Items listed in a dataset
-*-

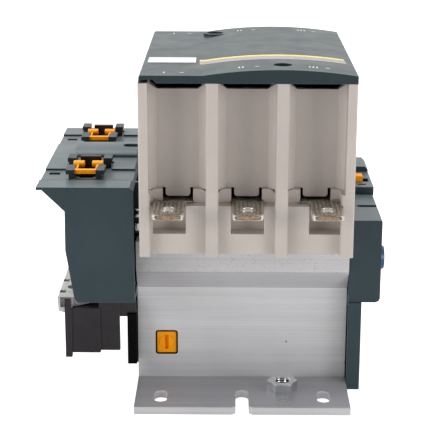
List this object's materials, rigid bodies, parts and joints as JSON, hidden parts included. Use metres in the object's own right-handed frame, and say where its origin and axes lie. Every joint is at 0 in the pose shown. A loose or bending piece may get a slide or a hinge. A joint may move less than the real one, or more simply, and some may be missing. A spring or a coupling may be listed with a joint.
{
  "type": "power contactor",
  "caption": "Three-pole block contactor on an aluminium magnet frame with bolt-down feet, ribbed terminal pads, arc-chute housing, side auxiliary housings and coil terminal block.",
  "frame": {"origin": "centre of the four foot bolt slots, on the mounting plane", "axes": "+Z away from the panel towards the front cover, -Y towards the line terminals, X along the magnet frame extrusion"},
  "size_m": [0.168, 0.162, 0.1676],
  "materials": {
    "extruded_aluminium": "mill-finished extrusion, fine lines along its length",
    "zinc_steel": "bright zinc plated",
    "orange_plastic": "moulded, light sheen",
    "black_rubber": "matt",
    "core_steel": "laminated sheet edges",
    "copper": "bare copper",
    "black_plastic": "moulded, fine texture",
    "winding_tape": "enamelled wire under varnish",
    "tinned_copper": "tin plated, copper showing at cut ends",
    "light_grey_plastic": "warm light grey, fine moulded texture",
    "green_grey_plastic": "dark green-grey, fine moulded texture",
    "silver_contact": "silver alloy",
    "spring_steel": "drawn wire",
    "phenolic_brown": "thermoset moulding",
    "dark_brown_plastic": "moulded, low sheen",
    "blue_plastic": "moulded, light gloss"
  },
  "bodies": {
    "root": {"magnet_frame": "extruded_aluminium", "earth_nut": "zinc_steel", "magnet_lock_bezel": "orange_plastic", "core_cushions": "black_rubber", "fixed_core": "core_steel", "shading_rings": "copper", "coil_bobbin": "black_plastic", "coil_winding": "winding_tape", "coil_leads": "tinned_copper", "coil_terminal_block": "light_grey_plastic", "coil_terminal_screws": "zinc_steel", "left_end_cover": "black_plastic", "channel_end_plate": "black_plastic", "right_end_cover": "green_grey_plastic", "lower_housing": "light_grey_plastic", "frame_screws": "zinc_steel", "line_terminal_1": "tinned_copper", "line_terminal_2": "tinned_copper", "line_terminal_3": "tinned_copper", "load_terminal_1": "tinned_copper", "load_terminal_2": "tinned_copper", "load_terminal_3": "tinned_copper", "fixed_contact_tips": "silver_contact", "arc_chute_housing": "light_grey_plastic", "chute_screws": "zinc_steel", "arc_splitters_1": "core_steel", "arc_splitters_2": "core_steel", "arc_splitters_3": "core_steel", "front_cover": "green_grey_plastic", "cover_screws": "zinc_steel", "return_springs": "spring_steel", "left_wing": "green_grey_plastic", "aux_clip_front": "black_plastic", "aux_clip_rear": "black_plastic", "right_wing": "green_grey_plastic", "side_cap": "blue_plastic"},
    "contact_carrier": {"contact_carrier": "phenolic_brown", "armature": "core_steel", "armature_pin": "spring_steel", "aux_drive_yoke": "dark_brown_plastic", "aux_driver_front": "dark_brown_plastic", "aux_driver_rear": "dark_brown_plastic", "contact_springs": "spring_steel"},
    "contact_bridges": {"contact_bridge_1": "copper", "contact_bridge_2": "copper", "contact_bridge_3": "copper", "moving_contact_tips": "silver_contact"},
    "lock_cam": {"magnet_lock_cam": "orange_plastic"},
    "latch_front": {"aux_latch_front": "orange_plastic"},
    "latch_rear": {"aux_latch_rear": "orange_plastic"},
    "latch_right": {"right_latch": "orange_plastic"}
  },
  "joints": [
    {"name": "carrier_slide", "type": "slide", "parent": "root", "child": "contact_carrier", "axis": [0, 0, -1], "range_m": [0, 0.0075], "stiffness_N_per_m": 3500, "springref_m": -0.008, "deforming": ["return_springs"]},
    {"name": "contact_overtravel", "type": "slide", "parent": "contact_carrier", "child": "contact_bridges", "axis": [0, 0, 1], "range_m": [0, 0.0015], "stiffness_N_per_m": 3000, "springref_m": -0.003, "deforming": ["contact_springs"]},
    {"name": "lock_turn", "type": "hinge", "parent": "root", "child": "lock_cam", "pos_m": [-0.03805, -0.032, 0.0223], "axis": [0, -1, 0], "range_deg": [0, 90]},
    {"name": "latch_front_slide", "type": "slide", "parent": "root", "child": "latch_front", "axis": [0, 1, 0], "range_m": [0, 0.002], "stiffness_N_per_m": 800, "springref_m": -0.001},
    {"name": "latch_rear_slide", "type": "slide", "parent": "root", "child": "latch_rear", "axis": [0, 1, 0], "range_m": [0, 0.002], "stiffness_N_per_m": 800, "springref_m": -0.001},
    {"name": "latch_right_slide", "type": "slide", "parent": "root", "child": "latch_right", "axis": [1, 0, 0], "range_m": [0, 0.003], "stiffness_N_per_m": 800, "springref_m": -0.001}
  ],
  "couplings": [
    {"joint": "contact_overtravel", "follows": "carrier_slide", "ratio": 0.2}
  ]
}
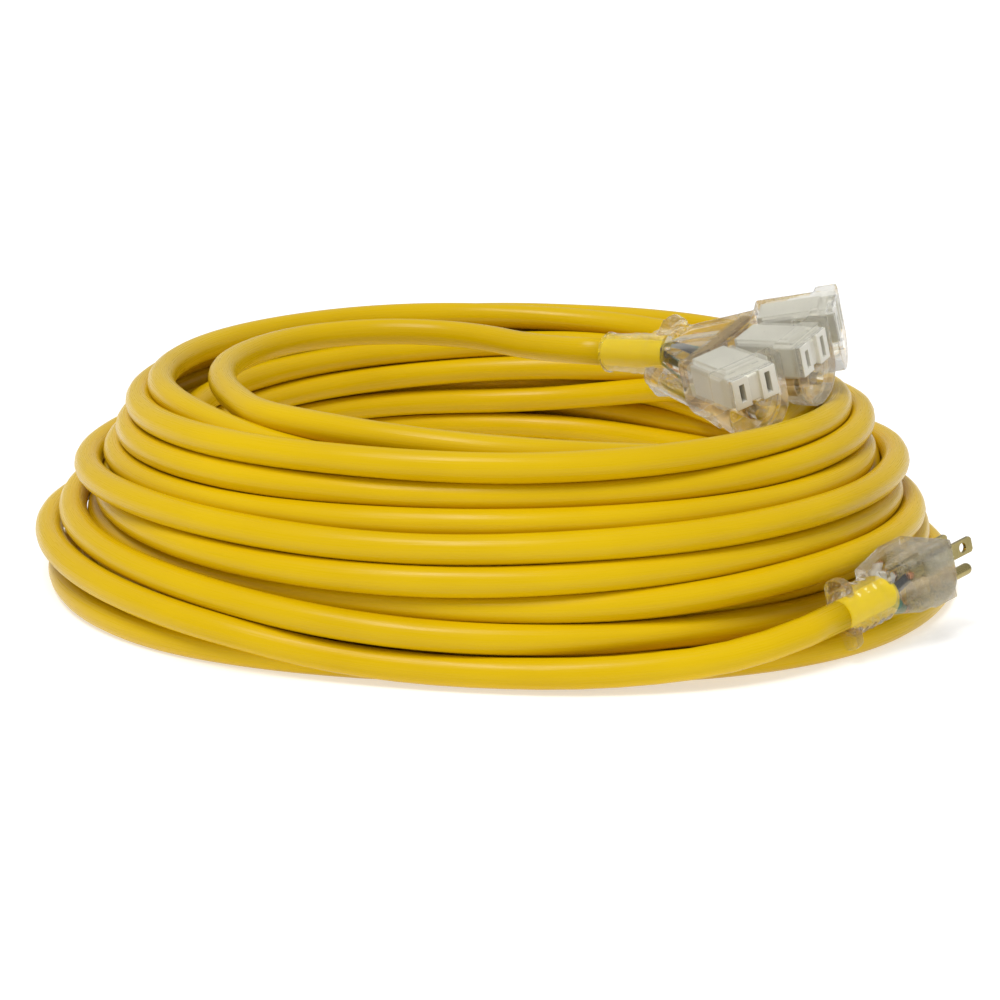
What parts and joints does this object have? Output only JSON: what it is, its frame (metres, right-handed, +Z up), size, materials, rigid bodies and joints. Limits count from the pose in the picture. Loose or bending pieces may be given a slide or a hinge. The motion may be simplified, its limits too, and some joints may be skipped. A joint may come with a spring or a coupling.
{
  "type": "coiled extension cord",
  "caption": "Heavy-duty grounded extension cord lying in a loose round coil, with a clear moulded plug on one end and a clear multi-outlet tap on the other.",
  "frame": {"origin": "on the floor under the middle of the coil", "axes": "+Z up; +X to the right and +Y away as the coil is shown, with the tap on top at right and the plug at the front right"},
  "size_m": [0.408, 0.408, 0.1254],
  "materials": {
    "yellow_jacket": "bright yellow PVC, semi-gloss, faintly wavy along its length",
    "clear_moulding": "water-clear moulded PVC, glossy, slightly grey and wavy",
    "clear_carrier": "frosted, translucent moulded plastic",
    "white_insert": "ivory-white nylon, satin",
    "brass_blades": "brushed, slightly tarnished brass",
    "spring_brass": "plain rolled brass",
    "black_insulation": "black PVC insulation",
    "white_insulation": "white PVC insulation",
    "green_insulation": "green PVC insulation",
    "bare_copper": "fine copper strands",
    "lamp_lens": "small clear neon lamp, pale orange",
    "resistor_coating": "tan lacquer"
  },
  "bodies": {
    "root": {"cord_coil": "yellow_jacket", "cord_lead_to_plug": "yellow_jacket", "cord_lead_to_tap": "yellow_jacket", "front_ground_contact": "spring_brass", "front_hot_contact": "spring_brass", "front_neutral_contact": "spring_brass", "front_outlet_insert": "white_insert", "ground_bus_bar": "spring_brass", "ground_pin": "brass_blades", "hot_blade": "brass_blades", "hot_bus_bar": "spring_brass", "indicator_lamp": "lamp_lens", "indicator_resistor": "resistor_coating", "middle_ground_contact": "spring_brass", "middle_hot_contact": "spring_brass", "middle_neutral_contact": "spring_brass", "middle_outlet_insert": "white_insert", "neutral_blade": "brass_blades", "neutral_bus_bar": "spring_brass", "plug_black_conductor": "black_insulation", "plug_blade_carrier": "clear_carrier", "plug_body": "clear_moulding", "plug_copper_ends": "bare_copper", "plug_green_conductor": "green_insulation", "plug_jacket_end": "yellow_jacket", "plug_white_conductor": "white_insulation", "rear_ground_contact": "spring_brass", "rear_hot_contact": "spring_brass", "rear_neutral_contact": "spring_brass", "rear_outlet_insert": "white_insert", "tap_black_conductor": "black_insulation", "tap_body": "clear_moulding", "tap_green_conductor": "green_insulation", "tap_jacket_end": "yellow_jacket", "tap_white_conductor": "white_insulation"}
  },
  "joints": []
}
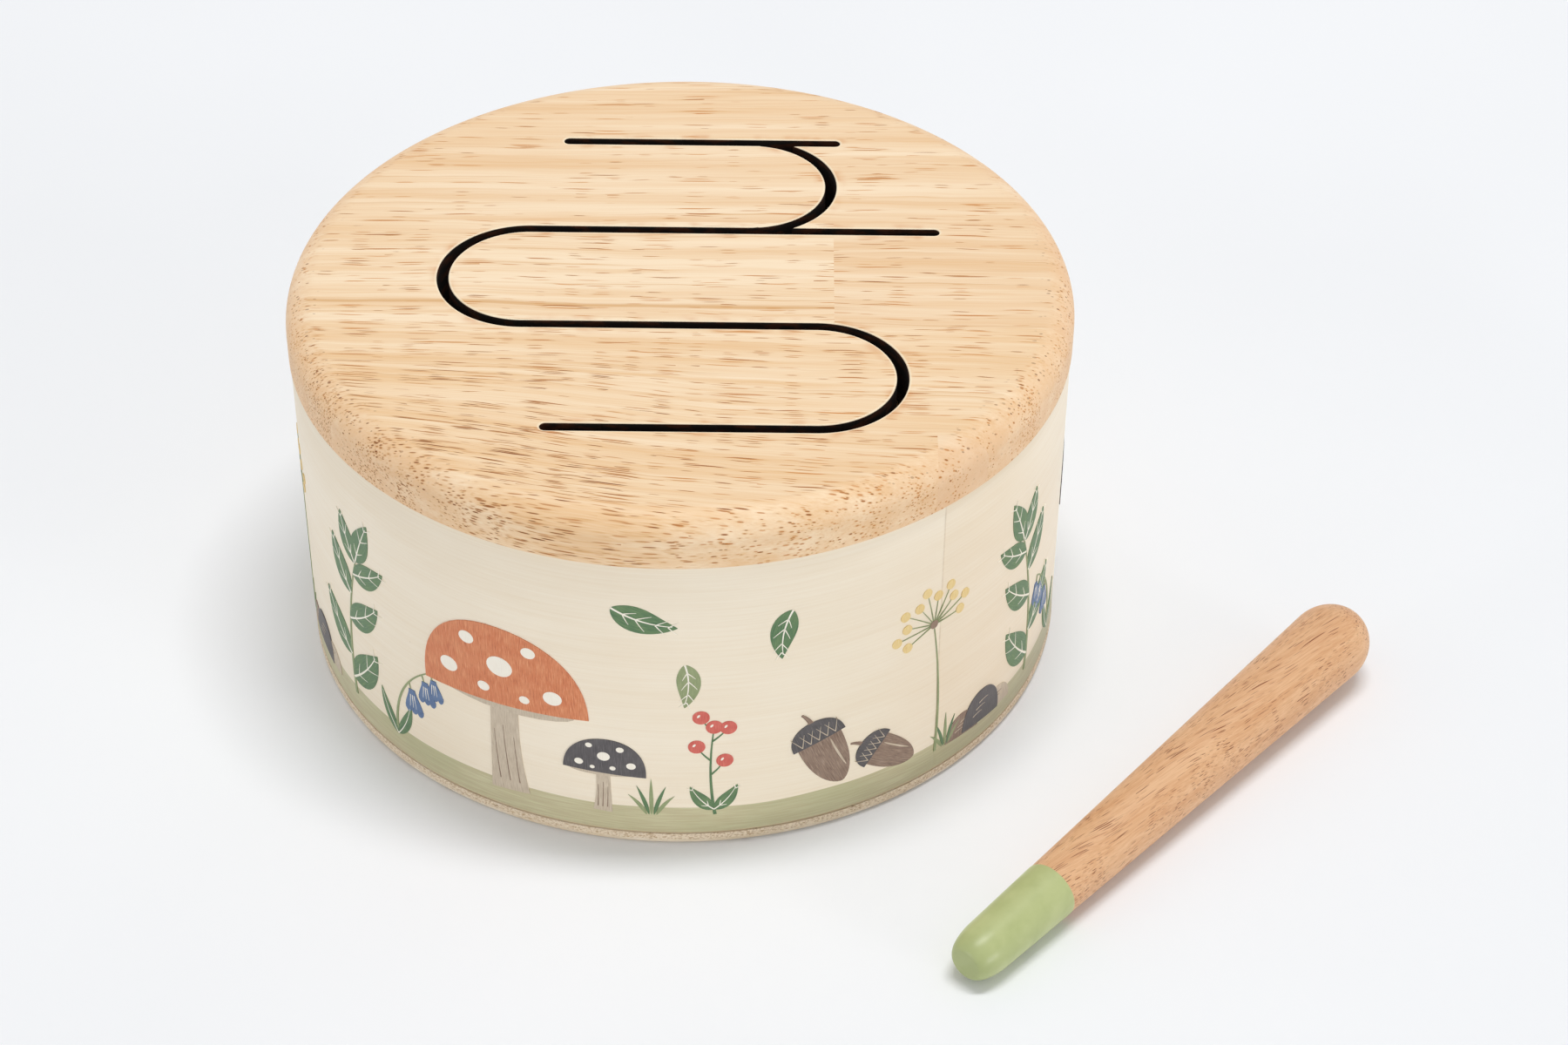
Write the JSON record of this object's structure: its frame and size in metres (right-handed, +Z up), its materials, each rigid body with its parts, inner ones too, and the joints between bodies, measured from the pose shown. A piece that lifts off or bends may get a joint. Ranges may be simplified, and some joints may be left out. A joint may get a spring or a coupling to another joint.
{
  "type": "wooden slit drum with mallet",
  "caption": "Round wooden slit drum: a slotted soundboard with tongues on a bent-ply shell, closed by a ply bottom, and a loose tapered mallet.",
  "frame": {"origin": "centre of the drum's flat underside, on the ground", "axes": "+Z up through the drum, +X along the slots towards the side that the mallet lies on, +Y away from the picture's camera"},
  "size_m": [0.232, 0.2053, 0.085],
  "materials": {
    "rubberwood": "sanded, clear matt lacquer, charred slot walls",
    "printed_ply": "cream coated veneer with a printed frieze and a green foot band",
    "plain_ply": "bare birch ply",
    "brad_steel": "bright wire",
    "beech": "turned and sanded, tip dipped in green paint"
  },
  "bodies": {
    "drum": {"soundboard": "rubberwood", "shell": "printed_ply", "seam_strip": "plain_ply", "upper_lining": "plain_ply", "lower_lining": "plain_ply", "bottom_disc": "plain_ply", "bottom_brad_1": "brad_steel", "bottom_brad_2": "brad_steel", "bottom_brad_3": "brad_steel", "bottom_brad_4": "brad_steel", "bottom_brad_5": "brad_steel", "bottom_brad_6": "brad_steel", "bottom_brad_7": "brad_steel", "bottom_brad_8": "brad_steel"},
    "mallet": {"mallet": "beech"}
  },
  "joints": [
    {"name": "mallet_lift", "type": "slide", "parent": "drum", "child": "mallet", "axis": [0, 0, 1], "range_m": [0, 0.12]}
  ]
}
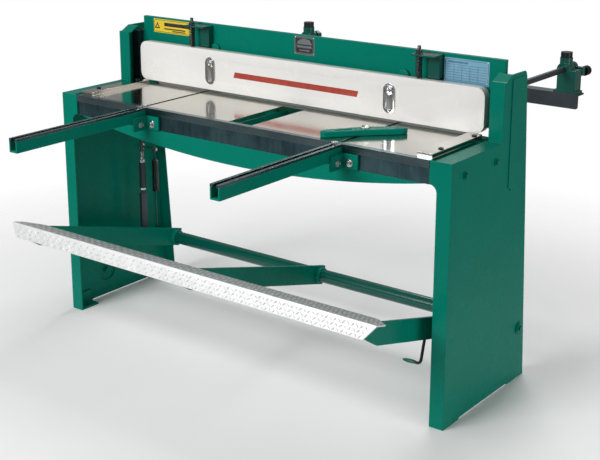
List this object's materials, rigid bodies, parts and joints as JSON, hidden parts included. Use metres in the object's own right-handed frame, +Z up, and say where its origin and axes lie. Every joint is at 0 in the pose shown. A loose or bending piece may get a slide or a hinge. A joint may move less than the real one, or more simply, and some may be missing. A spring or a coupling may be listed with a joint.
{
  "type": "squaring shear",
  "caption": "Foot-operated squaring shear: a treadle pulls a crosshead blade and hold-down bar to a slotted steel bed with front arms, bevel gauge and back gauge.",
  "frame": {"origin": "on the floor, midway between the four floor anchors", "axes": "+X along the cut, +Y from the operator to the back gauge, +Z up"},
  "size_m": [1.6188, 1.832, 1.076],
  "materials": {
    "green_paint": "gloss enamel",
    "white_paint": "gloss enamel",
    "ground_steel": "ground",
    "rail_steel": "machined, oiled",
    "dark_steel": "dark oiled steel",
    "tread_steel": "diamond plate",
    "zinc": "zinc plated",
    "black_oxide": "black oxide",
    "bronze": "cast bronze",
    "chrome": "polished",
    "yellow_plate": "printed plate",
    "blue_plate": "printed plate",
    "bare_plate": "etched plate"
  },
  "bodies": {
    "frame": {"left_side_frame": "green_paint", "right_side_frame": "green_paint", "foot_angles": "green_paint", "way_bars": "dark_steel", "gibs": "bronze", "pivot_bushes": "bronze", "spring_hangers": "zinc", "bed_brackets": "green_paint", "frame_bolts": "zinc", "front_rail": "rail_steel", "front_web": "dark_steel", "apron": "green_paint", "bed_ribs": "green_paint", "rear_beam": "green_paint", "table_sides": "ground_steel", "table_centre": "ground_steel", "lower_blade": "ground_steel", "lower_blade_screws": "black_oxide", "side_gauges": "ground_steel", "side_gauge_screws": "black_oxide", "left_front_arm": "green_paint", "right_front_arm": "green_paint", "front_arm_lips": "ground_steel", "arm_brackets": "green_paint", "return_springs": "dark_steel"},
    "treadle": {"tread_plate": "tread_steel", "treadle_arms": "green_paint", "torque_tube": "green_paint", "pivot_pins": "zinc", "arm_pins": "zinc"},
    "left_link": {"left_link": "dark_steel"},
    "right_link": {"right_link": "dark_steel"},
    "treadle_hook": {"treadle_hook": "black_oxide"},
    "crosshead": {"crosshead_beam": "green_paint", "crosshead_stiffener": "green_paint", "link_lugs": "green_paint", "upper_blade": "ground_steel", "upper_blade_screws": "black_oxide", "holddown_brackets": "green_paint", "holddown_springs": "black_oxide", "guide_bolts": "zinc", "warning_plate": "yellow_plate", "chart_plate": "blue_plate", "name_plate": "bare_plate", "gauge_rods": "dark_steel", "rod_sockets": "green_paint"},
    "holddown": {"holddown_bar": "white_paint", "slot_plates": "chrome", "holddown_studs": "zinc"},
    "gauge_blocks": {"adjust_blocks": "green_paint"},
    "left_adjust_knob": {"left_adjust_knob": "black_oxide"},
    "right_adjust_knob": {"right_adjust_knob": "black_oxide"},
    "back_gauge": {"gauge_carriages": "green_paint", "gauge_angle": "dark_steel"},
    "left_clamp_screw": {"left_clamp_screw": "zinc"},
    "right_clamp_screw": {"right_clamp_screw": "zinc"},
    "left_stop": {"left_stop": "zinc"},
    "right_stop": {"right_stop": "zinc"},
    "bevel_bolt": {"bevel_bolt": "zinc"},
    "bevel_gauge": {"bevel_gauge": "green_paint"}
  },
  "joints": [
    {"name": "treadle_pivot", "type": "hinge", "parent": "frame", "child": "treadle", "pos_m": [0, 0.209, 0.176], "axis": [1, 0, 0], "range_deg": [0, 17], "stiffness_Nm_per_rad": 420, "springref_deg": -77.35, "deforming": ["return_springs"]},
    {"name": "crosshead_slide", "type": "slide", "parent": "frame", "child": "crosshead", "axis": [0, 0, -1], "range_m": [0, 0.04493]},
    {"name": "holddown_slide", "type": "slide", "parent": "crosshead", "child": "holddown", "axis": [0, 0, 1], "range_m": [0, 0.0357], "deforming": ["holddown_springs"]},
    {"name": "left_link_pivot", "type": "hinge", "parent": "treadle", "child": "left_link", "pos_m": [-0.72, 0.05867, 0.19847], "axis": [1, 0, 0], "range_deg": [-17, 0]},
    {"name": "right_link_pivot", "type": "hinge", "parent": "treadle", "child": "right_link", "pos_m": [0.72, 0.05867, 0.19847], "axis": [1, 0, 0], "range_deg": [-17, 0]},
    {"name": "treadle_hook_swing", "type": "hinge", "parent": "treadle", "child": "treadle_hook", "pos_m": [0.691, -0.18428, 0.27322], "axis": [1, 0, 0], "range_deg": [-70, 80]},
    {"name": "gauge_slide", "type": "slide", "parent": "crosshead", "child": "gauge_blocks", "axis": [0, -1, 0], "range_m": [0, 0.695]},
    {"name": "left_knob_turn", "type": "hinge", "parent": "gauge_blocks", "child": "left_adjust_knob", "pos_m": [-0.616, 0.963, 0.872], "axis": [0, 1, 0], "range_deg": [-1800, 1800]},
    {"name": "right_knob_turn", "type": "hinge", "parent": "gauge_blocks", "child": "right_adjust_knob", "pos_m": [0.616, 0.963, 0.872], "axis": [0, 1, 0], "range_deg": [-1800, 1800]},
    {"name": "gauge_fine", "type": "slide", "parent": "gauge_blocks", "child": "back_gauge", "axis": [0, 1, 0], "range_m": [-0.0075, 0.0075]},
    {"name": "left_clamp_turn", "type": "hinge", "parent": "back_gauge", "child": "left_clamp_screw", "pos_m": [-0.58, 0.921, 0.94], "axis": [0, 0, 1], "range_deg": [-180, 180]},
    {"name": "right_clamp_turn", "type": "hinge", "parent": "back_gauge", "child": "right_clamp_screw", "pos_m": [0.58, 0.921, 0.94], "axis": [0, 0, 1], "range_deg": [-180, 180]},
    {"name": "left_stop_slide", "type": "slide", "parent": "frame", "child": "left_stop", "axis": [0, -1, 0], "range_m": [0, 0.52]},
    {"name": "right_stop_slide", "type": "slide", "parent": "frame", "child": "right_stop", "axis": [0, -1, 0], "range_m": [0, 0.52]},
    {"name": "bevel_slide", "type": "slide", "parent": "frame", "child": "bevel_bolt", "axis": [0, 1, 0], "range_m": [-0.05, 0.025]},
    {"name": "bevel_turn", "type": "hinge", "parent": "bevel_bolt", "child": "bevel_gauge", "pos_m": [0.404, -0.105, 0.829], "axis": [0, 0, 1], "range_deg": [-60, 20]}
  ],
  "couplings": [
    {"joint": "crosshead_slide", "follows": "treadle_pivot", "m_per_rad": 0.15143},
    {"joint": "holddown_slide", "follows": "treadle_pivot", "m_per_rad": 0.12031},
    {"joint": "left_link_pivot", "follows": "treadle_pivot", "ratio": -1},
    {"joint": "right_link_pivot", "follows": "treadle_pivot", "ratio": -1},
    {"joint": "left_knob_turn", "follows": "gauge_fine", "rad_per_m": 4188.4},
    {"joint": "right_knob_turn", "follows": "gauge_fine", "rad_per_m": 4188.4}
  ]
}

-*-

[What you have to do]
Find every line holding the word "bending"; give their count and nothing else.

[Exercise response]
3